--- start ---

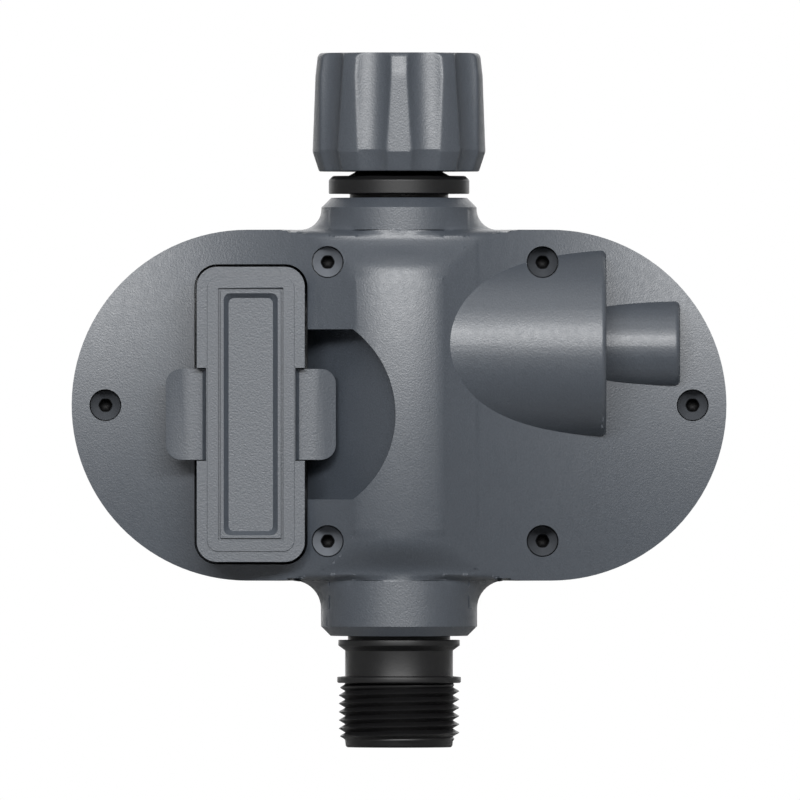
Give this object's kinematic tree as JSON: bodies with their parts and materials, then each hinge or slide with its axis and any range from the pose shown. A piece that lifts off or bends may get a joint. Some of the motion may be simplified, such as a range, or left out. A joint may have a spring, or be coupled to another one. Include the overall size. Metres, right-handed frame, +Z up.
{
  "type": "smart water timer",
  "caption": "Two-lobed garden water timer with a fluted tap nut on top, a threaded hose outlet below, a geared motor ball valve, a flow rotor, a slide-out battery drawer and a push button.",
  "frame": {"origin": "centre of the tap nut's mouth, on the water pipe's axis", "axes": "+Z up along the pipe towards the tap, +Y to the front with the push button, +X to the right seen from the rear, on the side of the motor bulge"},
  "size_m": [0.1434, 0.0776, 0.152],
  "materials": {
    "case_plastic": "fine-grained blue-grey moulded plastic",
    "black_nylon": "satin black nylon",
    "black_rubber": "matt black rubber",
    "white_plastic": "plain acetal",
    "steel": "plain stainless steel",
    "dark_steel": "blackened screw steel",
    "circuit_board": "green solder mask",
    "clear_plastic": "clear moulded acrylic",
    "cell_wrap": "plain shrink wrap"
  },
  "bodies": {
    "root": {"rear_housing": "case_plastic", "front_housing": "case_plastic", "housing_seal": "black_rubber", "housing_screws": "dark_steel", "valve_body": "black_nylon", "inlet_spigot": "black_nylon", "outlet_connector": "black_nylon", "nut_retaining_ring": "steel", "connector_o_rings": "black_rubber", "ball_seats": "white_plastic", "filter_washer": "black_rubber", "flow_straightener": "white_plastic", "rotor_frame": "white_plastic", "gearbox_case": "black_nylon", "gearbox_cover": "black_nylon", "layshaft_pin": "steel", "drive_motor": "steel", "limit_switches": "black_nylon", "battery_bay": "case_plastic", "bay_contacts": "steel", "main_board": "circuit_board", "radio_module": "steel", "board_components": "black_nylon", "button_switch": "black_nylon", "status_light": "clear_plastic", "light_pipe": "clear_plastic", "button_seal": "black_rubber", "flow_sensor": "circuit_board"},
    "nut": {"inlet_nut": "case_plastic"},
    "ball_valve": {"valve_ball": "steel", "valve_stem": "steel", "stem_o_rings": "black_rubber", "output_gear": "white_plastic", "position_cam": "black_nylon"},
    "gear_three": {"gear_three": "white_plastic"},
    "gear_two": {"gear_two": "white_plastic"},
    "gear_one": {"gear_one": "white_plastic"},
    "motor_rotor": {"motor_pinion": "steel"},
    "flow_meter": {"flow_rotor": "white_plastic", "rotor_magnet": "steel"},
    "battery_drawer": {"battery_tray": "black_nylon", "battery_cells": "cell_wrap", "tray_contacts": "steel", "battery_cover": "case_plastic", "cover_seal": "black_rubber"},
    "button": {"push_button": "case_plastic"}
  },
  "joints": [
    {"name": "nut_swivel", "type": "hinge", "parent": "root", "child": "nut", "pos_m": [0, 0, 0], "axis": [0, 0, 1], "continuous": true},
    {"name": "ball_turn", "type": "hinge", "parent": "root", "child": "ball_valve", "pos_m": [0.025, 0, -0.0636], "axis": [1, 0, 0], "range_deg": [0, 90]},
    {"name": "gear_three_turn", "type": "hinge", "parent": "root", "child": "gear_three", "pos_m": [0.025, 0.0126, -0.0636], "axis": [1, 0, 0], "range_deg": [-225, 0]},
    {"name": "gear_two_turn", "type": "hinge", "parent": "root", "child": "gear_two", "pos_m": [0.025, 0, -0.0636], "axis": [1, 0, 0], "range_deg": [0, 562.5]},
    {"name": "gear_one_turn", "type": "hinge", "parent": "root", "child": "gear_one", "pos_m": [0.025, 0.0126, -0.0636], "axis": [1, 0, 0], "range_deg": [-1406.25, 0]},
    {"name": "motor_turn", "type": "hinge", "parent": "root", "child": "motor_rotor", "pos_m": [0.025, 0, -0.0636], "axis": [1, 0, 0], "range_deg": [0, 3515.62]},
    {"name": "flow_spin", "type": "hinge", "parent": "root", "child": "flow_meter", "pos_m": [0, 0, -0.0891], "axis": [0, 0, 1], "continuous": true},
    {"name": "battery_slide", "type": "slide", "parent": "root", "child": "battery_drawer", "axis": [0, -1, 0], "range_m": [0, 0.062]},
    {"name": "button_press", "type": "slide", "parent": "root", "child": "button", "axis": [0, -1, 0], "range_m": [0, 0.001], "stiffness_N_per_m": 1500, "springref_m": -0.0004}
  ],
  "couplings": [
    {"joint": "gear_three_turn", "follows": "ball_turn", "ratio": -2.5},
    {"joint": "gear_two_turn", "follows": "ball_turn", "ratio": 6.25},
    {"joint": "gear_one_turn", "follows": "ball_turn", "ratio": -15.625},
    {"joint": "motor_turn", "follows": "ball_turn", "ratio": 39.062}
  ]
}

--- end ---

Given task: Reproduce the material exactly, with every line intact.

Written response:
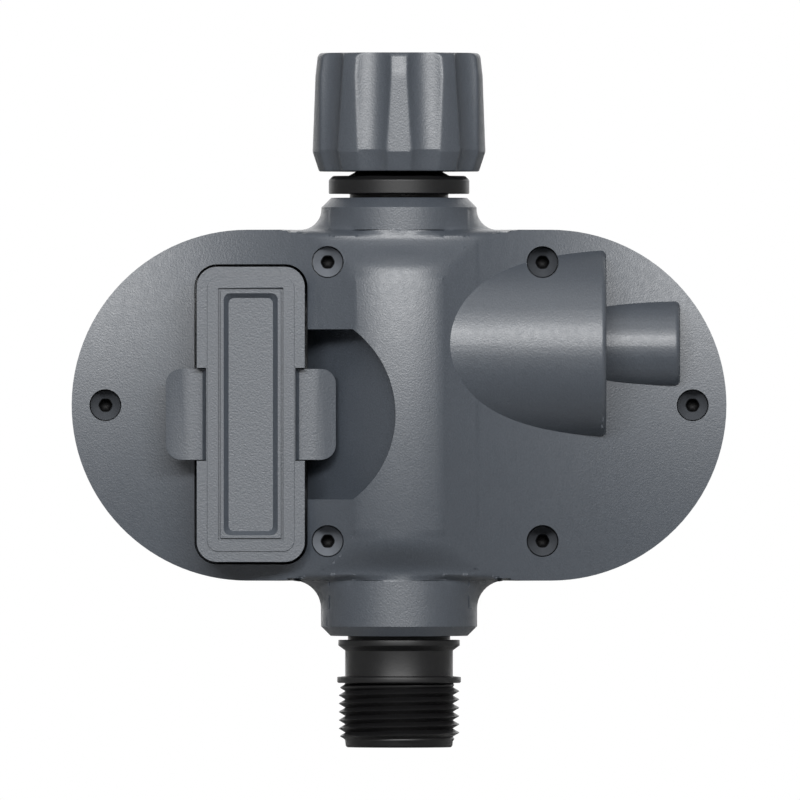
Give this object's kinematic tree as JSON: bodies with their parts and materials, then each hinge or slide with its axis and any range from the pose shown. A piece that lifts off or bends may get a joint. Some of the motion may be simplified, such as a range, or left out. A joint may have a spring, or be coupled to another one. Include the overall size. Metres, right-handed frame, +Z up.
{
  "type": "smart water timer",
  "caption": "Two-lobed garden water timer with a fluted tap nut on top, a threaded hose outlet below, a geared motor ball valve, a flow rotor, a slide-out battery drawer and a push button.",
  "frame": {"origin": "centre of the tap nut's mouth, on the water pipe's axis", "axes": "+Z up along the pipe towards the tap, +Y to the front with the push button, +X to the right seen from the rear, on the side of the motor bulge"},
  "size_m": [0.1434, 0.0776, 0.152],
  "materials": {
    "case_plastic": "fine-grained blue-grey moulded plastic",
    "black_nylon": "satin black nylon",
    "black_rubber": "matt black rubber",
    "white_plastic": "plain acetal",
    "steel": "plain stainless steel",
    "dark_steel": "blackened screw steel",
    "circuit_board": "green solder mask",
    "clear_plastic": "clear moulded acrylic",
    "cell_wrap": "plain shrink wrap"
  },
  "bodies": {
    "root": {"rear_housing": "case_plastic", "front_housing": "case_plastic", "housing_seal": "black_rubber", "housing_screws": "dark_steel", "valve_body": "black_nylon", "inlet_spigot": "black_nylon", "outlet_connector": "black_nylon", "nut_retaining_ring": "steel", "connector_o_rings": "black_rubber", "ball_seats": "white_plastic", "filter_washer": "black_rubber", "flow_straightener": "white_plastic", "rotor_frame": "white_plastic", "gearbox_case": "black_nylon", "gearbox_cover": "black_nylon", "layshaft_pin": "steel", "drive_motor": "steel", "limit_switches": "black_nylon", "battery_bay": "case_plastic", "bay_contacts": "steel", "main_board": "circuit_board", "radio_module": "steel", "board_components": "black_nylon", "button_switch": "black_nylon", "status_light": "clear_plastic", "light_pipe": "clear_plastic", "button_seal": "black_rubber", "flow_sensor": "circuit_board"},
    "nut": {"inlet_nut": "case_plastic"},
    "ball_valve": {"valve_ball": "steel", "valve_stem": "steel", "stem_o_rings": "black_rubber", "output_gear": "white_plastic", "position_cam": "black_nylon"},
    "gear_three": {"gear_three": "white_plastic"},
    "gear_two": {"gear_two": "white_plastic"},
    "gear_one": {"gear_one": "white_plastic"},
    "motor_rotor": {"motor_pinion": "steel"},
    "flow_meter": {"flow_rotor": "white_plastic", "rotor_magnet": "steel"},
    "battery_drawer": {"battery_tray": "black_nylon", "battery_cells": "cell_wrap", "tray_contacts": "steel", "battery_cover": "case_plastic", "cover_seal": "black_rubber"},
    "button": {"push_button": "case_plastic"}
  },
  "joints": [
    {"name": "nut_swivel", "type": "hinge", "parent": "root", "child": "nut", "pos_m": [0, 0, 0], "axis": [0, 0, 1], "continuous": true},
    {"name": "ball_turn", "type": "hinge", "parent": "root", "child": "ball_valve", "pos_m": [0.025, 0, -0.0636], "axis": [1, 0, 0], "range_deg": [0, 90]},
    {"name": "gear_three_turn", "type": "hinge", "parent": "root", "child": "gear_three", "pos_m": [0.025, 0.0126, -0.0636], "axis": [1, 0, 0], "range_deg": [-225, 0]},
    {"name": "gear_two_turn", "type": "hinge", "parent": "root", "child": "gear_two", "pos_m": [0.025, 0, -0.0636], "axis": [1, 0, 0], "range_deg": [0, 562.5]},
    {"name": "gear_one_turn", "type": "hinge", "parent": "root", "child": "gear_one", "pos_m": [0.025, 0.0126, -0.0636], "axis": [1, 0, 0], "range_deg": [-1406.25, 0]},
    {"name": "motor_turn", "type": "hinge", "parent": "root", "child": "motor_rotor", "pos_m": [0.025, 0, -0.0636], "axis": [1, 0, 0], "range_deg": [0, 3515.62]},
    {"name": "flow_spin", "type": "hinge", "parent": "root", "child": "flow_meter", "pos_m": [0, 0, -0.0891], "axis": [0, 0, 1], "continuous": true},
    {"name": "battery_slide", "type": "slide", "parent": "root", "child": "battery_drawer", "axis": [0, -1, 0], "range_m": [0, 0.062]},
    {"name": "button_press", "type": "slide", "parent": "root", "child": "button", "axis": [0, -1, 0], "range_m": [0, 0.001], "stiffness_N_per_m": 1500, "springref_m": -0.0004}
  ],
  "couplings": [
    {"joint": "gear_three_turn", "follows": "ball_turn", "ratio": -2.5},
    {"joint": "gear_two_turn", "follows": "ball_turn", "ratio": 6.25},
    {"joint": "gear_one_turn", "follows": "ball_turn", "ratio": -15.625},
    {"joint": "motor_turn", "follows": "ball_turn", "ratio": 39.062}
  ]
}